We should not, cannot, dismiss the power of such lies. They have perverted our reason and policy; they have seized our courts, schools, government, and culture by the throat. Who are we, it is asked, to interfere with someone else's personal choice? Who doesn't want to die with dignity? On the face of it, these questions beguile; below the surface, these questions bespeak the insidious nature of our times, the evil of our day.
Clearly, the fight for the sanctity of life demands that we as a culture recall the basic nature of reality and speak and act accordingly: to know life, to call it life, to preserve life. This doesn't entail massive indoctrination or a new fangled ideology; it entails the proclamation of the simple truth -- in word and deed -- that human beings should be treated as human beings. It is a truth written on the hearts of all men.

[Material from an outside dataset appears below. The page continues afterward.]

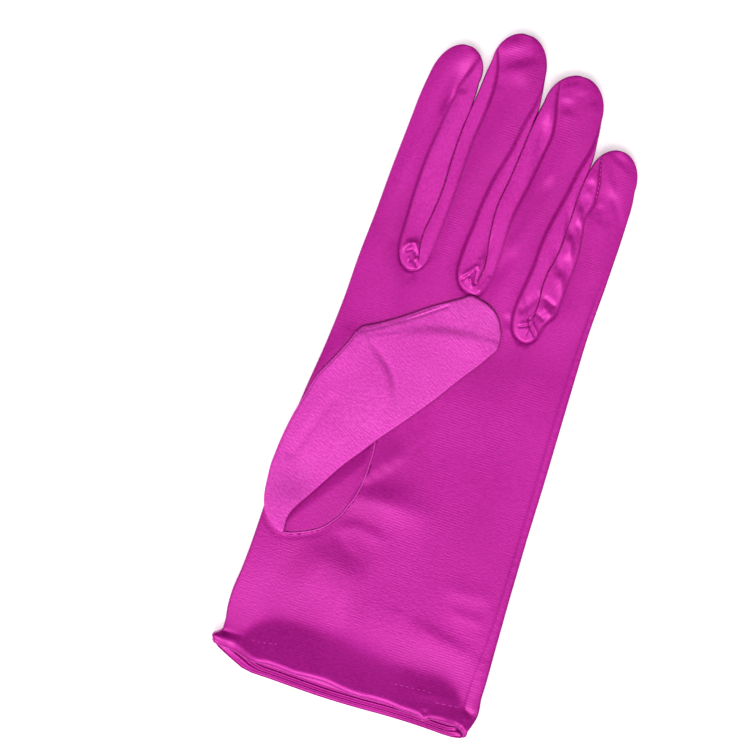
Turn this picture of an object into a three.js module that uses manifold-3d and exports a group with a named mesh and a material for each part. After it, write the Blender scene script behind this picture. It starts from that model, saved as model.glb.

Paradoxically, to remind people of basic and abiding truths, to educate people to see the obvious reality before their face, is not an easy task. It requires diligence, patience, and most of all witness. Remember, we are not engaged in a debate with a handful of individuals but with an entire culture steeped in the ways of individualism, materialism, and relativism.
In sum, the defense of life requires a language of life. When our words reveal reality, and are not a deceptive trick to rationalize evil, then we can be said to have made some progress. And when our words are sustained and nourished by the Word Himself -- He who is the Way, the Truth, and the Life -- then will be able to say with St. Paul, "If Christ is with us, who can be against us?"